The Malyankapa people resisted the joinder, submitting that the interests of the Adnyamathanha people were not affected as required by the joinder provision contained in s 84 of the Native Title Act 1993 (Cth), because the Malyankapa had, by the MOU, accepted the responsibility of protecting the interests of the Adnyamathanha and there was no reason to suppose that they would not honour that commitment. To the contrary, his Honour considered that the native title rights and interests claimed by the Malyankapa People may affect the exercise of the rights claimed by the Adnyamathanha people, including the right to access and move about the claim area, the right to regulate access to and use of the claim area by other Aboriginal people in accordance with traditional laws and customs, the right to hunt on the claim area, and the right to speak about the claim area among other Aboriginal people who seek access to, or use of, the lands and waters in accordance with traditional laws and customs. The Adnyamathanha people and the Malyankapa people have claims which will correspond in some respects but which may conflict in other respects, which his Honour considered to count against a conclusion that the interests of the Adnyamathanha people will be adequately represented by the Malyankapa people.

White J held that it was possible that a determination may be made that does not take account of the rights claimed by the Adnyamathanha people, and that the MOU does not bind the State or the other respondent parties.

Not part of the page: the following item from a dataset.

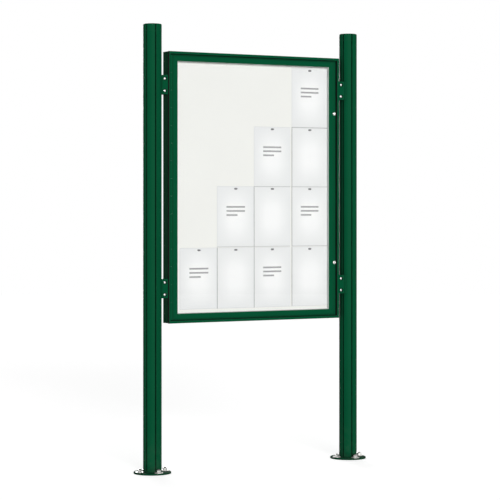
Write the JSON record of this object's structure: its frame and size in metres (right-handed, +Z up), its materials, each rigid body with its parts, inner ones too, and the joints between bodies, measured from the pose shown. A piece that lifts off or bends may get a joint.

His Honour held that the Adnyamathanha people have an interest in the MOU being recognised and being made part of a separate order on the Malyankapa claim pursuant to s 87A(5) of the NTA.

While the criteria in s 84 of the NTA was satisfied, White J held that the joinder application was inappropriate as the ‘Adnyamathanha People’ is the name of a collective people; it is not a legal entity and does not have any legal personality. The applicant submitted that any orders arising from the matter could be enforced against the Adnyamathanha Traditional Lands Association (Aboriginal Corporation) RNTBC (ATLA) which is the prescribed body corporate for the Adnyamathanha No. 3 determination area. His Honour rejected this submission, holding that an order could not be enforced against ATLA as it is not a party to the proceedings, nor could it become one – see Cheinmora v State of Western Australia [2013] FCA 727; Sumner v State of South Australia [2014] FCA 534  at [14]). White J held that any order of the Court against the Adnyamathanha People would be incapable of direct enforcement.

The applicants amended their application to allow for Ms Janet Coulthard to be joined as the respondent party instead. Neither the Malyankapa people nor the state opposed the applicant’s changes. White J found that Ms Coulthard was an Adnyamathanha person and her interests were affected by the Malyankapa application, and so accordingly found it appropriate for her to be joined as a respondent party.